** Brief **
Copy exactly, please, the lines of the data from its start through the line containing "# --- Casters".
==================================================
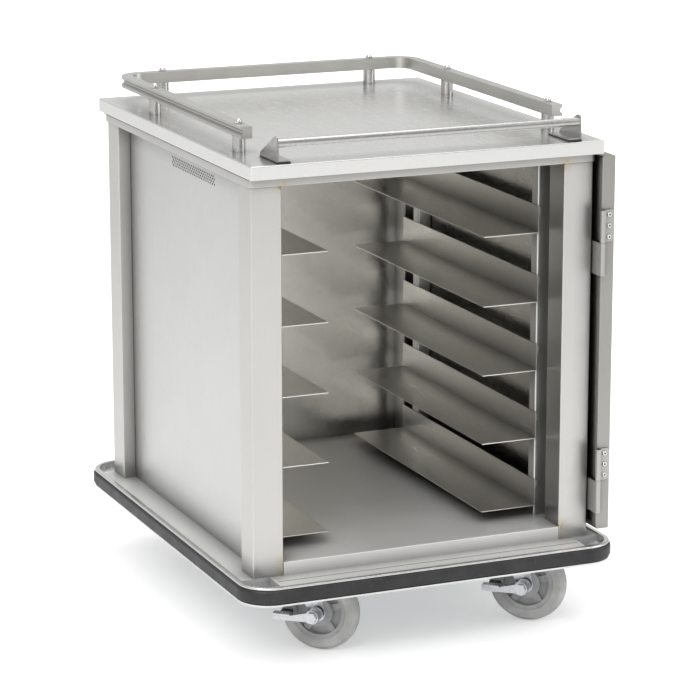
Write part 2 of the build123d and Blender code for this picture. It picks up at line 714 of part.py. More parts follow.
SCREW_DOME = 2.2
screw_rows = [step * SCREW_PITCH for step in (-1, 0, 1)]
frame_leaf_face = Plane.YZ.offset(POST_X + LEAF)
frame_screw_places = [
    (FRAME_SCREW_Y, (low + high) / 2 + row)
    for low, high in frame_spans
    for row in screw_rows
]
save(screw_heads(frame_leaf_face, frame_screw_places), "hinge_frame_screws")
door_leaf_face = Plane.XZ.offset(LEAF - DOOR_FRONT_Y)
door_screw_places = [(DOOR_SCREW_X, (low + high) / 2 + row) for low, high in door_spans for row in screw_rows]
save(screw_heads(door_leaf_face, door_screw_places), "hinge_door_screws")


# --- Casters ---

MOUNT_X = 115.0
MOUNT_Y = 92.0
RACE = 70.0
RACE_LOW = 172.0
KINGPIN = 12.0
KINGPIN_HEAD = 20.0
KINGPIN_LOW = 158.5
KINGPIN_PLAY = 0.05
CROWN_DISC = 68.0
CROWN_BACK = -26.0
CROWN_FRONT = 34.0
LEG_BOSS = 16.0
AXLE_PLAY = 0.05
AXLE_HEAD = 19.0
AXLE_HEAD_THICKNESS = 6.0
RIM_WALL = 7.0
RIM_WIDTH = 28.0
HUB_WIDTH = 36.0
WEB = 6.0
RIB_WIDTH = 13.0
RIB_THICKNESS = 18.0
SPOKES = 5
TYRE_SHOULDER = 8.0
TYRE_BEAD = 2.0
BOLT_HEAD = 14.0
BOLT_HEAD_THICKNESS = 4.0
AXLE_Z = WHEEL / 2

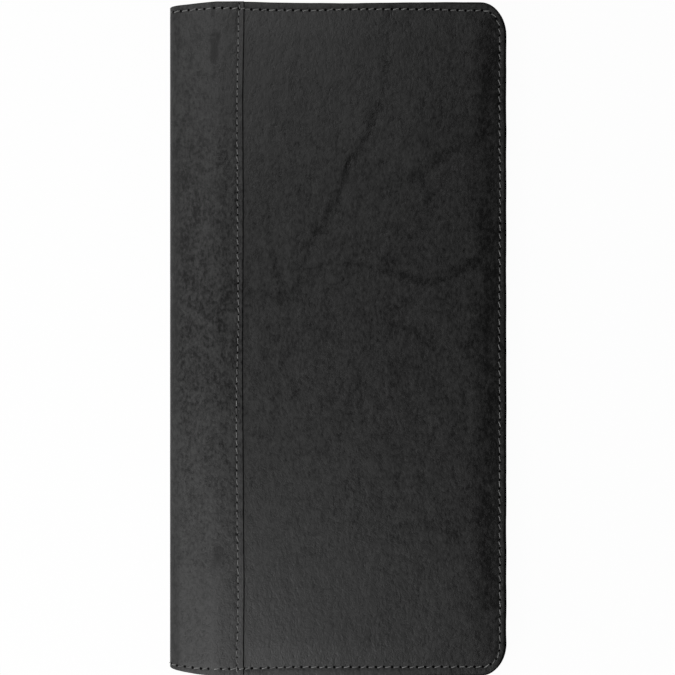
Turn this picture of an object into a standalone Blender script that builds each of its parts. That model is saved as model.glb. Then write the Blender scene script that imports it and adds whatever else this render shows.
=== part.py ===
==================================================
** Expected answer **
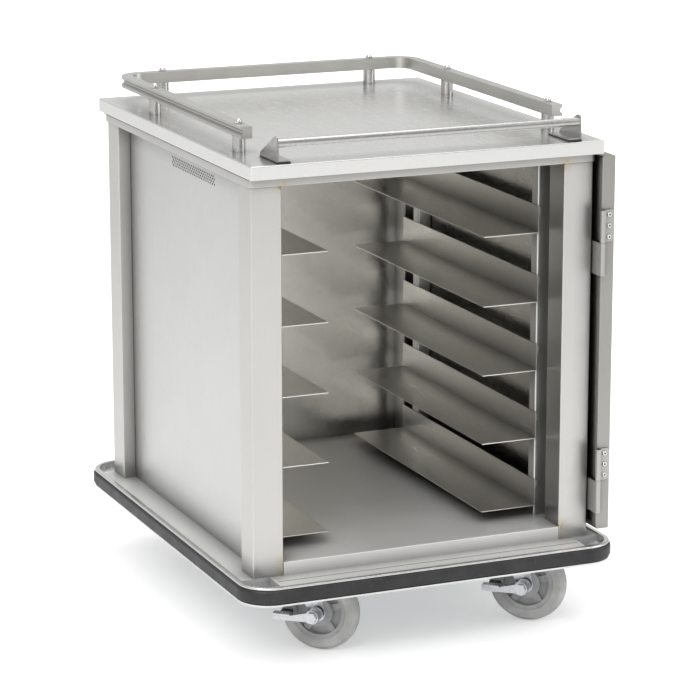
Write part 2 of the build123d and Blender code for this picture. It picks up at line 714 of part.py. More parts follow.
SCREW_DOME = 2.2
screw_rows = [step * SCREW_PITCH for step in (-1, 0, 1)]
frame_leaf_face = Plane.YZ.offset(POST_X + LEAF)
frame_screw_places = [
    (FRAME_SCREW_Y, (low + high) / 2 + row)
    for low, high in frame_spans
    for row in screw_rows
]
save(screw_heads(frame_leaf_face, frame_screw_places), "hinge_frame_screws")
door_leaf_face = Plane.XZ.offset(LEAF - DOOR_FRONT_Y)
door_screw_places = [(DOOR_SCREW_X, (low + high) / 2 + row) for low, high in door_spans for row in screw_rows]
save(screw_heads(door_leaf_face, door_screw_places), "hinge_door_screws")


# --- Casters ---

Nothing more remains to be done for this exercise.